## Short problem
Write out the whole listing word for word.
============================================================
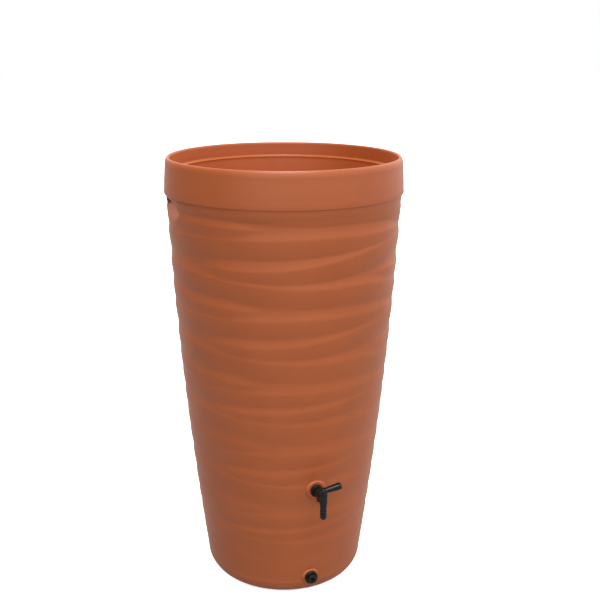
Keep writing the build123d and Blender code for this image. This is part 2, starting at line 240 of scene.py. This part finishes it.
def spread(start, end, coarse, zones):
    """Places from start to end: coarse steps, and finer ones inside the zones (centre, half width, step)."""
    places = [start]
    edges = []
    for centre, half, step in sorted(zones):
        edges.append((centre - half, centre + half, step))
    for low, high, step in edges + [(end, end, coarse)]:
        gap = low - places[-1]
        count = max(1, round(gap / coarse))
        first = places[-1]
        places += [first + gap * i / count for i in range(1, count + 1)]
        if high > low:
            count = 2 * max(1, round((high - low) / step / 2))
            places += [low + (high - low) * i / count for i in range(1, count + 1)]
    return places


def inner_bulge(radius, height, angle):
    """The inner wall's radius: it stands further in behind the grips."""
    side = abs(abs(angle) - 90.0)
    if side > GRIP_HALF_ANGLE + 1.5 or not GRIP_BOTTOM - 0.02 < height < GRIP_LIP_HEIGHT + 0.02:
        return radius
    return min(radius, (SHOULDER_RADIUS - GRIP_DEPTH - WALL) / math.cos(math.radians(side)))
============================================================
## Final result
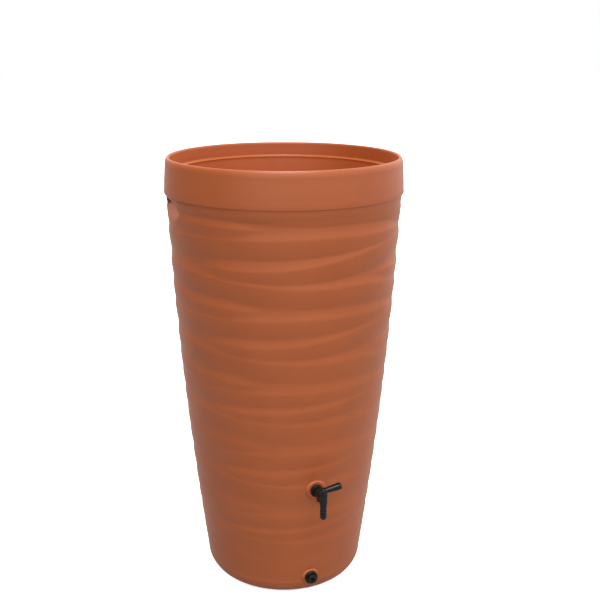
Keep writing the build123d and Blender code for this image. This is part 2, starting at line 240 of scene.py. This part finishes it.
def spread(start, end, coarse, zones):
    """Places from start to end: coarse steps, and finer ones inside the zones (centre, half width, step)."""
    places = [start]
    edges = []
    for centre, half, step in sorted(zones):
        edges.append((centre - half, centre + half, step))
    for low, high, step in edges + [(end, end, coarse)]:
        gap = low - places[-1]
        count = max(1, round(gap / coarse))
        first = places[-1]
        places += [first + gap * i / count for i in range(1, count + 1)]
        if high > low:
            count = 2 * max(1, round((high - low) / step / 2))
            places += [low + (high - low) * i / count for i in range(1, count + 1)]
    return places


def inner_bulge(radius, height, angle):
    """The inner wall's radius: it stands further in behind the grips."""
    side = abs(abs(angle) - 90.0)
    if side > GRIP_HALF_ANGLE + 1.5 or not GRIP_BOTTOM - 0.02 < height < GRIP_LIP_HEIGHT + 0.02:
        return radius
    return min(radius, (SHOULDER_RADIUS - GRIP_DEPTH - WALL) / math.cos(math.radians(side)))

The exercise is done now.